In the early Puritan settlement of Boston, a young woman named Hester Prynne is led from prison to a public scaffold to be shamed before the town. She carries an infant in her arms and wears on her breast a scarlet letter A, elaborately embroidered by her own hand, the mark of her sentence for adultery. Her husband, long absent and presumed lost at sea, is nowhere among the crowd, and she refuses every demand to name the man who fathered her child.
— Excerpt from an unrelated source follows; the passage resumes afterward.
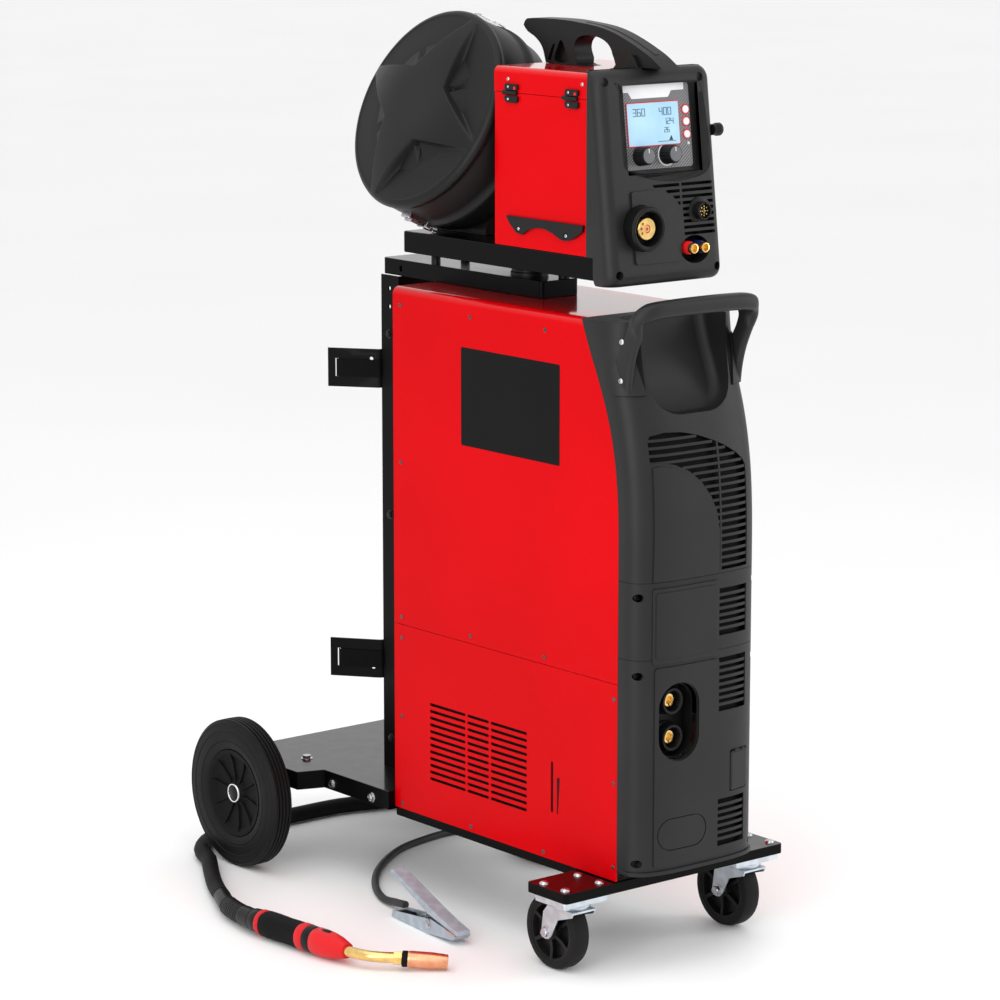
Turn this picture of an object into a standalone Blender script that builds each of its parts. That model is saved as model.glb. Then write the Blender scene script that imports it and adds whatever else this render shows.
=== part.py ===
"""MIG welder on a cart: an inverter power source with a wire feeder, spool drum, torch and earth clamp.

Metres, +Z up, the front of the machine faces -Y. Lengths are given in machine coordinates: X is
measured from the middle, Z from the floor and Y from the lower front edge of the cabinet's sides.
One empty, machine_frame, carries them all, so that the origin lies on the floor under the middle.
"""

import math

import bmesh
import bpy
from mathutils import Vector

# Driving dimensions
FRAME_MIDDLE_Y = 0.452
GAP = 0.0003
SHEET = 0.0016
PLATE = 0.003

CABINET_HALF = 0.124
CABINET_DEPTH = 0.552
CABINET_BASE = 0.143
CABINET_TOP = 0.997
COVER_SEAM = 0.450
COVER_DOOR_TURN = math.radians(11)
EDGE_RADIUS = 0.012

REAR_WHEEL_RADIUS = 0.125
REAR_WHEEL_WIDTH = 0.041
REAR_AXLE_Y = 0.837
REAR_TRACK_HALF = 0.252
AXLE_RADIUS = 0.010
RIM_RADIUS = 0.073

CASTER_X = 0.176
CASTER_Y = 0.043
CASTER_TRAIL = 0.033
CASTER_RADIUS = 0.060
CASTER_WIDTH = 0.034
CASTER_PLATE_TOP = 0.141
CASTER_PLATE_HALF = 0.2237
CASTER_PAD_HALF = 0.0445
CASTER_PAD_UNDERSIDE = 0.1350

SHELF_TOP = 0.169
SHELF_REAR = 0.940
SHELF_SKIRT = 0.138

MAST_HALF = 0.042
MAST_REAR = 0.690
BEAM_HALF = 0.038
BEAM_FRONT = 0.285
BEAM_TOP = 1.024

FEEDER_HALF = 0.110
FEEDER_FLOOR = 1.052
FEEDER_BOX_BASE = 1.086
FEEDER_BOX_TOP = 1.359
FEEDER_BOX_FRONT = 0.070
FEEDER_BOX_REAR = 0.312
FEEDER_BASE_REAR = 0.541
DOOR_TOP = 1.320
PIVOT_Y = 0.360

DRUM_RADIUS = 0.166
DRUM_FACE = Vector((-0.112, 0.483, 1.284))
DRUM_TILT = math.radians(24)
DRUM_AXIS = Vector((-math.cos(DRUM_TILT), 0, math.sin(DRUM_TILT)))
DRUM_UP = Vector((math.sin(DRUM_TILT), 0, math.cos(DRUM_TILT)))
DRUM_DOME = 0.026
DRUM_SEAM = 0.080
DRUM_DEPTH = 0.130

HOSE_RADIUS = 0.0135
HOSE_COIL_CENTRE = (0.315, 0.545)
HOSE_COIL_RADIUS = 0.150
EARTH_RADIUS = 0.0062
EARTH_COIL_CENTRE = (0.345, 0.795)
EARTH_COIL_RADIUS = 0.070

# Finishes: base colour, roughness, metallic
RED_PAINT = ((0.78, 0.004, 0.006), 0.18, 0.0)
BLACK_PAINT = ((0.012, 0.012, 0.013), 0.35, 0.0)
GREY_PLASTIC = ((0.045, 0.045, 0.048), 0.55, 0.0)
BLACK_PLASTIC = ((0.014, 0.014, 0.015), 0.45, 0.0)
BLACK_RUBBER = ((0.022, 0.022, 0.022), 0.75, 0.0)
ZINC = ((0.62, 0.63, 0.64), 0.30, 1.0)
STEEL = ((0.55, 0.55, 0.56), 0.28, 1.0)
BRASS = ((0.72, 0.50, 0.20), 0.25, 1.0)
COPPER = ((0.72, 0.33, 0.19), 0.28, 1.0)
ALUMINIUM = ((0.70, 0.70, 0.71), 0.40, 1.0)
TANK_PLASTIC = ((0.75, 0.76, 0.72), 0.40, 0.0)
RED_PLASTIC = ((0.60, 0.02, 0.02), 0.35, 0.0)
PANEL_GREY = ((0.30, 0.30, 0.31), 0.40, 0.0)

# Which way a flat outline faces: its own X, Y and thickness as machine axes
PLAN = (0.0, 0.0, 0.0)
SIDE = (math.pi / 2, 0.0, math.pi / 2)
FRONT = (math.pi / 2, 0.0, 0.0)


def clear_scene():
    for obj in list(bpy.data.objects):
        bpy.data.objects.remove(obj)


def new_collection(name, hidden):
    collection = bpy.data.collections.new(name)
    bpy.context.scene.collection.children.link(collection)
    collection.hide_render = hidden
    return collection


def new_machine_frame():
    frame = bpy.data.objects.new("machine_frame", None)
    PARTS.objects.link(frame)
    frame.location = (0, -FRAME_MIDDLE_Y, 0)
    return frame


def new_material(name, finish):
    colour, roughness, metallic = finish
    made = bpy.data.materials.new(name)
    made.use_nodes = True
    shader = made.node_tree.nodes["Principled BSDF"]
    shader.inputs["Base Color"].default_value = (*colour, 1)
    shader.inputs["Roughness"].default_value = roughness
    shader.inputs["Metallic"].default_value = metallic
    return made


def new_part(name, data, finish):
    """An object in the parts collection, or without a finish a helper in the cutters collection."""
    obj = bpy.data.objects.new(name, data)
    obj.parent = MACHINE
    if finish is None:
        CUTTERS.objects.link(obj)
        obj.hide_render = True
        obj.display_type = "WIRE"
    else:
        PARTS.objects.link(obj)
        data.materials.append(new_material(name, finish))
    return obj


def mesh_from(bm, name):
    mesh = bpy.data.meshes.new(name)
    bm.to_mesh(mesh)
    bm.free()
    return mesh


def turn_to(obj, axis, up="Y"):
    obj.rotation_euler = Vector(axis).to_track_quat("Z", up).to_euler()


def add_bevel(obj, width, segments=2):
    bevel = obj.modifiers.new("rounded_edges", "BEVEL")
    bevel.width = width
    bevel.segments = segments
    bevel.limit_method = "ANGLE"


def box(name, low, high, finish=None, bevel=0.0):
    bm = bmesh.new()
    bmesh.ops.create_cube(bm, size=1.0)
    bmesh.ops.scale(bm, vec=Vector(high) - Vector(low), verts=bm.verts)
    obj = new_part(name, mesh_from(bm, name), finish)
    obj.location = (Vector(low) + Vector(high)) / 2
    if bevel:
        add_bevel(obj, bevel)
    return obj


def rod(name, start, end, radius, finish=None, sides=20, end_radius=None):
    start = Vector(start)
    end = Vector(end)
    bm = bmesh.new()
    bmesh.ops.create_cone(
        bm,
        cap_ends=True,
        segments=sides,
        radius1=radius,
        radius2=radius if end_radius is None else end_radius,
        depth=(end - start).length,
    )
    mesh = mesh_from(bm, name)
    mesh.shade_smooth()
    mesh.set_sharp_from_angle(angle=math.radians(40))
    obj = new_part(name, mesh, finish)
    obj.location = (start + end) / 2
    turn_to(obj, end - start)
    return obj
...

On the scaffold the young minister Arthur Dimmesdale, beloved for his eloquence and apparent holiness, is made to exhort her to confess the father's name. She will not. Watching from the edge of the crowd is a stranger, an aging scholar, who is in truth her missing husband. He resolves to keep his identity hidden, takes the name Roger Chillingworth, and vows to discover the partner in her sin, telling her that no concealment can finally hide the man from him.
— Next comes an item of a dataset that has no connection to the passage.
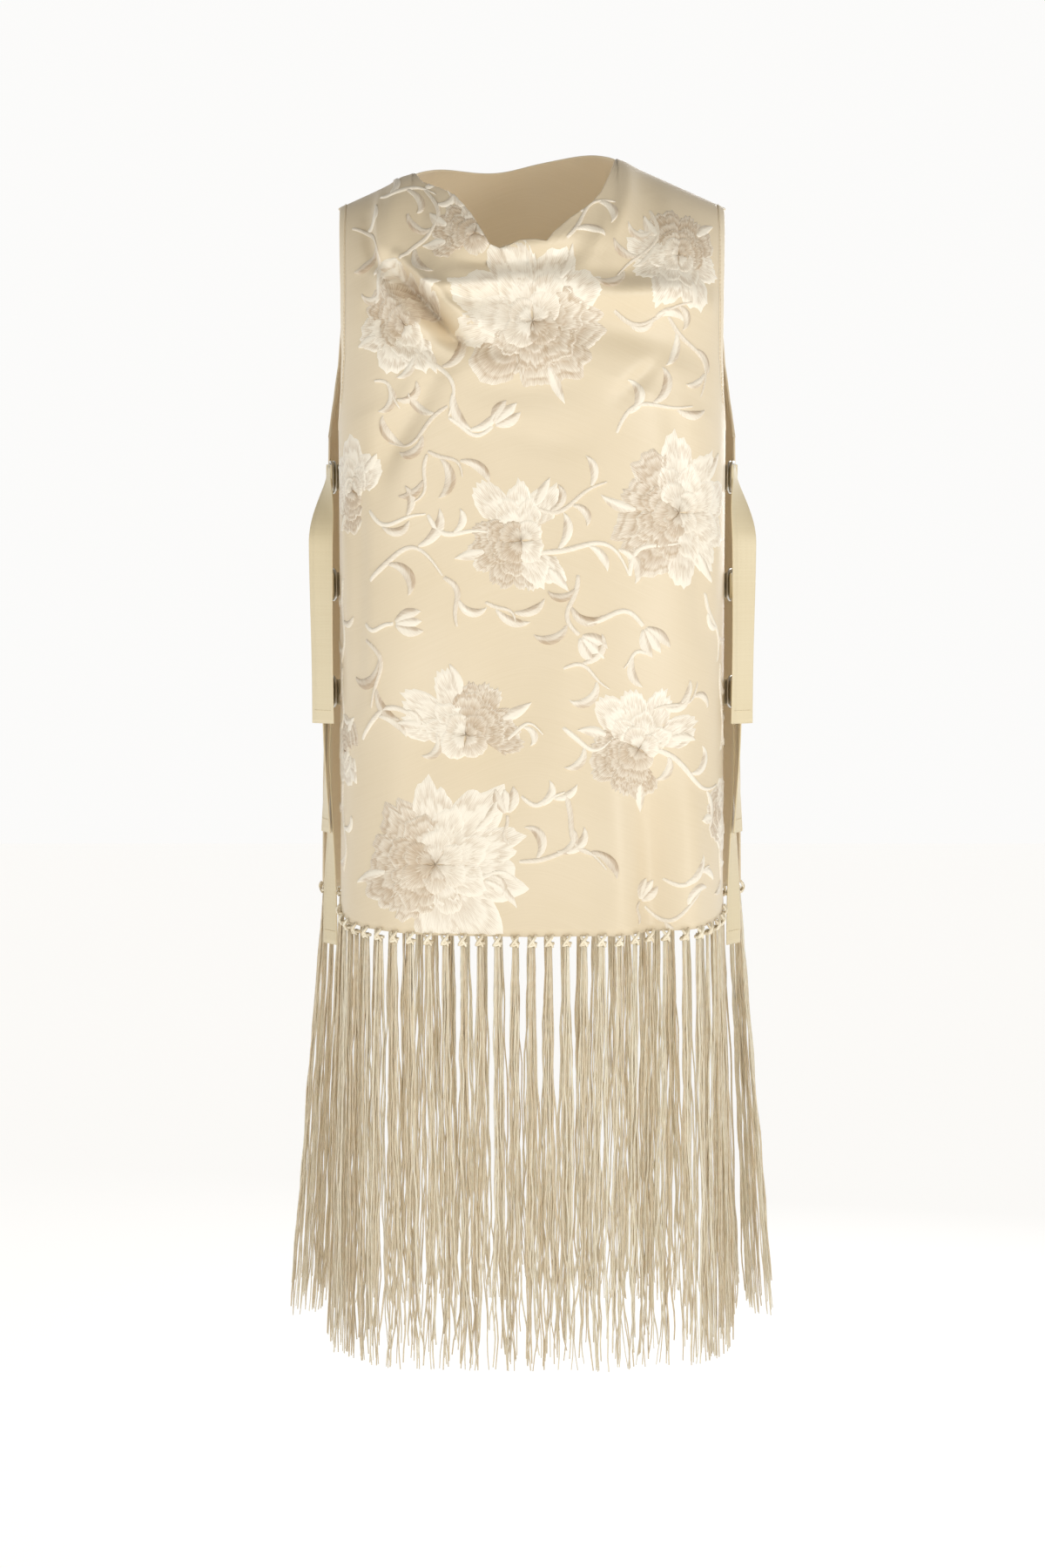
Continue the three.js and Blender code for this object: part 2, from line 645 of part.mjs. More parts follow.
// A D-ring: closed wire with a straight upright bar and a squared bow, leaning out at its bow.
const RING_SIDES = 4;
const BOW_STEPS = 9;
function ringPiece(closure, side, aside, lean) {
  const frame = closureFrame(closure, side);
  const line = [];
  for (let i = 0; i <= BOW_STEPS; i += 1) {
    const angle = -Math.PI / 2 + (i / BOW_STEPS) * Math.PI;
    const reach = Math.abs(Math.cos(angle)) ** 0.5 * RING_DEPTH;
    const height = Math.sign(Math.sin(angle)) * Math.abs(Math.sin(angle)) ** 0.7;
    line.push({ reach, height: height * RING_HALF_HEIGHT });
  }
  line.push({ reach: 0, height: RING_HALF_HEIGHT / 3 });
  line.push({ reach: 0, height: -RING_HALF_HEIGHT / 3 });
  const positions = [];
  const count = line.length;
  const place = (reach, height, across) => {
    const a = RING_BAR - reach * Math.cos(lean) - across * Math.sin(lean);
    const o = aside + reach * Math.sin(lean) - across * Math.cos(lean);
    return frame.toWorld(a, o, height);
  };
  for (let i = 0; i < count; i += 1) {
    const before = line[(i + count - 1) % count];
    const after = line[(i + 1) % count];
    const run = new THREE.Vector2(after.reach - before.reach, after.height - before.height);
    run.normalize();
    for (let k = 0; k < RING_SIDES; k += 1) {
      const angle = (k / RING_SIDES) * 2 * Math.PI;
      const outwards = RING_WIRE * Math.cos(angle);
      const across = RING_WIRE * Math.sin(angle);
      const point = place(
        line[i].reach + run.y * outwards,
        line[i].height - run.x * outwards,
        across,
      );
      positions.push(point.x, point.y, point.z);
    }
  }
  const faces = [];
  for (let i = 0; i < count; i += 1) {
    for (let k = 0; k < RING_SIDES; k += 1) {
      const a = i * RING_SIDES + k;
      const b = i * RING_SIDES + ((k + 1) % RING_SIDES);
      const c = ((i + 1) % count) * RING_SIDES + ((k + 1) % RING_SIDES);
      const d = ((i + 1) % count) * RING_SIDES + k;
      if (side < 0) {
        faces.push(a, b, c, a, c, d);
      } else {
        faces.push(a, c, b, a, d, c);
      }
    }
  }
  const geometry = new THREE.BufferGeometry();
  geometry.setAttribute('position', new THREE.Float32BufferAttribute(positions, 3));
  geometry.setIndex(faces);
  return geometry;
}

// ---------------------------------------------------------------- fringe
// Lengths of the strands: where each tassel ends, and how far it swings out at the sides.
const FRINGES = {
  front: { panel: FRONT, tassels: FRONT_TASSELS, flare: 10, lift: 6 },
  back: { panel: BACK, tassels: BACK_TASSELS, flare: 27, lift: 24 },
};

function strandSolid(root, tip, radius) {
  const positions = [];
  const stations = [0, 1];
  for (const t of stations) {
    const centre = root.clone().lerp(tip, t);
    for (let k = 0; k < 3; k += 1) {
      const angle = (k / 3) * 2 * Math.PI;
      positions.push(
        centre.x + radius * Math.cos(angle),
        centre.y + radius * Math.sin(angle),
        centre.z,
      );
    }
  }
  const faces = [0, 1, 2];
  const last = 3 * (stations.length - 1);
  faces.push(last, last + 2, last + 1);
  for (let s = 0; s < stations.length - 1; s += 1) {
    for (let k = 0; k < 3; k += 1) {
      const a = s * 3 + k;
      const b = s * 3 + ((k + 1) % 3);
      faces.push(a, a + 3, b, b, a + 3, b + 3);
    }
  }
  const geometry = new THREE.BufferGeometry();
  geometry.setAttribute('position', new THREE.Float32BufferAttribute(positions, 3));
  geometry.setIndex(faces);
  return toManifold(geometry);
}

// Places of the four strands of a tassel, sideways and outwards from its middle.
const STRANDS = [
  { sideways: -2.4, outwards: 0.9 },
  { sideways: -0.8, outwards: -0.9 },
  { sideways: 0.8, outwards: 0.9 },
  { sideways: 2.4, outwards: -0.9 },
];

// The backing is a narrow strip under the hem that swells into a knot at each tassel.
function fringePiece({ panel, tassels, flare, lift }) {
  const reach = lookUp(panel.sections, 'down', 640, 'edge') - STRIP_INSET;
  const alongOf = (place) => reach * (-1 + 2 * place / tassels);
  const strip = (c, r) => {
    const along = alongOf(c / 2);
    return { along, down: hemAt(panel, along) + SEAM_GAP + STRIP_HEIGHT * r };
  };
  const swell = (c) => (c % 2 ? KNOT_SWELL : 0);
  const middle = -CLOTH / 2;
  const backing = panelWall(
    panel,
    2 * tassels,
    1,
    strip,
    (c) => middle + STRIP_WALL / 2 + swell(c),
    (c) => STRIP_WALL + swell(c) * 1.5,
  );
  const solids = [toManifold(backing)];
  for (let i = 0; i < tassels; i += 1) {
    const along = alongOf(i + 0.5);
    const down = hemAt(panel, along) + SEAM_GAP + STRIP_HEIGHT - ROOT_DEPTH;
    const centre = clothPoint(panel, along, down, middle);
    const normal = formNormal(panel, along, down).setZ(0).normalize();
    const tangent = new THREE.Vector3(-normal.y, normal.x, 0);
    const share = along / reach;
    const swing = Math.sign(share) * Math.abs(share) ** 3;
    STRANDS.forEach((strand, k) => {
      const number = i * STRANDS.length + k;
      const root = centre.clone()
        .addScaledVector(tangent, strand.sideways)
        .addScaledVector(normal, strand.outwards);
      const tip = root.clone()
        .addScaledVector(tangent, 0.7 * strand.sideways + 0.4 * scatter(number, 1))
        .addScaledVector(normal, 1.4 * strand.outwards + 0.4 * scatter(number, 2));
      tip.x += flare * swing;
      tip.z = FRINGE_END + lift * (0.3 + 0.3 * scatter(number, 3) + 0.4 * Math.abs(swing));
      solids.push(strandSolid(root, tip, STRAND_RADIUS));
    });
  }
  return fromManifold(wasm.Manifold.union(solids));
}

// ---------------------------------------------------------------- assembly
const FINISHES = {
  satin: { color: COLOURS.satin, roughness: 0.55, metalness: 0 },
  binding: { color: COLOURS.binding, roughness: 0.6, metalness: 0 },
  tape: { color: COLOURS.tape, roughness: 0.65, metalness: 0 },
  fringe: { color: COLOURS.fringe, roughness: 0.45, metalness: 0 },
  metal: { color: COLOURS.metal, roughness: 0.3, metalness: 1 },
};

const top = new THREE.Group();
top.name = 'satin_top';

function add(name, geometry, finish) {
  const mesh = new THREE.Mesh(geometry, new THREE.MeshStandardMaterial(FINISHES[finish]));
  mesh.name = name;
  top.add(mesh);
}

add('front_panel', panelPiece(FRONT, FRONT_GRID), 'satin');
add('back_panel', panelPiece(BACK, BACK_GRID), 'satin');
add('cowl_facing', facingPiece(), 'satin');
for (const [sideName, side] of [['left', -1], ['right', 1]]) {
  add(`binding_front_${sideName}`, bindingPiece(FRONT, FRONT_GRID, side), 'binding');
  add(`binding_back_${sideName}`, bindingPiece(BACK, BACK_GRID, side), 'binding');
  for (const closure of CLOSURES) {
    add(`strap_${sideName}_${closure.name}`, strapPiece(closure, side), 'tape');
    add(`tab_${sideName}_${closure.name}`, tabPiece(closure, side), 'tape');
    const wires = RING_WIRE + SEAM_GAP / 2;
    add(`ring_${sideName}_${closure.name}_inner`, ringPiece(closure, side, -wires, 0), 'metal');
    add(`ring_${sideName}_${closure.name}_outer`, ringPiece(closure, side, wires, 0.02), 'metal');
  }
}
add('fringe_front', fringePiece(FRINGES.front), 'fringe');
add('fringe_back', fringePiece(FRINGES.back), 'fringe');

export default top;
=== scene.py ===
"""Sleeveless fringed satin top: embroidered panels, bindings, strap closures and knotted fringe."""

import bpy
import numpy as np
from bpy.props import FloatProperty, FloatVectorProperty, IntProperty, PointerProperty
from bpy.types import Operator, Panel, PropertyGroup
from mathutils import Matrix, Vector


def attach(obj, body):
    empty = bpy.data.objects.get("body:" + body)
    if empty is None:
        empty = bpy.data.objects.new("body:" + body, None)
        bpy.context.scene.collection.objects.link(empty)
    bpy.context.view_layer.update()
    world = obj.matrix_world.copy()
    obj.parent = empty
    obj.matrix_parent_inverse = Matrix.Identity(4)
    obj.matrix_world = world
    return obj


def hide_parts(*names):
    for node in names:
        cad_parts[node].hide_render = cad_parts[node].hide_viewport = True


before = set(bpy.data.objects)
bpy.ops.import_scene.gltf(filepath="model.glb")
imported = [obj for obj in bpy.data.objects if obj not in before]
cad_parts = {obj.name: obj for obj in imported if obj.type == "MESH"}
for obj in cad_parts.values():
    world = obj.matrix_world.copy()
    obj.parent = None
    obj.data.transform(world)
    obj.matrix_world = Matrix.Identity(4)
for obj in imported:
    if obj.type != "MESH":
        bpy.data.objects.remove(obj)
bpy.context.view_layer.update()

bl_info = {
    "name": "Satin Top",
    "version": (1, 0, 0),
    "blender": (4, 5, 0),
    "location": "View3D > Sidebar > Satin Top",
    "description": "Builds a sleeveless satin top with embroidery, strap closures and fringe",
    "category": "Object",
}

MM = 0.001
BODY = "root"
SIDES = (("left", -1), ("right", 1))
UP = np.array([0, 0, 1.0])

# ------------------------------------------------------------------ sizes, in millimetres
CLOTH = 1.6
SEAM_GAP = 0.3
SHOULDER_RADIUS = 100.0
SHOULDER_HEIGHT = 47.0
SHOULDER_SLOPE = 0.45
SHOULDER_SOFTNESS = 20.0
NECK_LEFT = -86.0
NECK_RIGHT = 61.0
BACK_NECK_DEPTH = 66.0
BACK_NECK_POWER = 1.2
FACING_WALL = 1.2
BINDING_TAPER = 12.0
UNDERARM = 222.0
LOWEST = 640.0

TAPE_WALL = 1.2
TAPE_EASE = 0.25
RING_HALF_HEIGHT = 11.4
RING_DEPTH = 16.0
RING_BAR = 7.0
STRIP_HEIGHT = 3.2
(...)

Hester settles at the edge of town and supports herself and her daughter, Pearl, by her needle. Pearl grows into a wild, bright, unaccountable child whom Hester often sees as the scarlet letter given life. Cut off from ordinary society, Hester serves the poor and the sick so faithfully that many townspeople begin to reinterpret her badge: where it once meant only adulteress, they start to say it means Able.
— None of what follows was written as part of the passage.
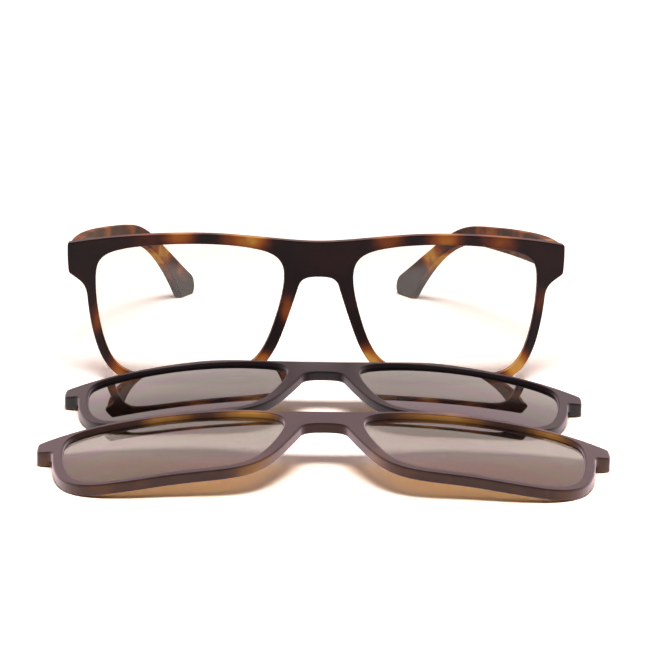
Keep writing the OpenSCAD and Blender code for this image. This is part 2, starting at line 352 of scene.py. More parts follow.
@dataclass(frozen=True)
class MouldedLens(Finish):
    """An injection-moulded lens: a clear or tinted glassy body with sharp reflections."""

    tint: str = "#ffffff"
    ior: float = 1.49
    gloss: float = 0.5
    mirror: float = 0.0
    mirror_ior: float = 1.5
    roughness: float = 0.0

    def shade(self, tree: Tree, surface: bpy.types.Node) -> None:
        """Sets the tint of the light that the lens lets through, and its mirror coat.

        Args:
            tree: The material's node tree, which is not used.
            surface: Its Principled shader.
        """
        set_all(surface, {
            "Base Color": linear(self.tint), "Transmission Weight": 1.0, "Roughness": self.roughness,
            "IOR": self.ior, "Specular IOR Level": self.gloss, "Coat Weight": self.mirror,
            "Coat IOR": self.mirror_ior, "Coat Roughness": self.roughness,
        })


@dataclass(frozen=True)
class PlatedMetal(Finish):
    """Plated metal with the soft reflections of fine tumbling or brushing."""

    colour: str = "#b9b5ae"
    roughness: float = 0.3

    def shade(self, tree: Tree, surface: bpy.types.Node) -> None:
        """Sets the plating's colour and its polish."""
        look = {"Base Color": linear(self.colour), "Metallic": 1.0, "Roughness": self.roughness}
        set_all(surface, look)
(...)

Chillingworth, posing as a physician, attaches himself to the ailing Dimmesdale and slowly confirms his suspicion that the minister is the father. He becomes a constant tormentor, keeping the wound of secret guilt at red-heat. Dimmesdale, unable to confess yet unable to forget, wastes away in private penance and a midnight vigil on the very scaffold where Hester once stood. When Hester meets him in the forest she casts off the letter for an hour, lets down her hair, and they plan to flee together, but the escape never holds.
On a public holiday Dimmesdale preaches his greatest sermon, then mounts the scaffold in daylight, takes Hester and Pearl by the hand, and confesses, baring a mark on his own breast before the people as he dies. Chillingworth, his purpose gone, withers away soon after. Years later Hester returns of her own will to the cottage and the letter she could have left behind, having made the badge a sign of counsel and mercy, and is at last buried near Dimmesdale under a single slate that bears the device of the letter still.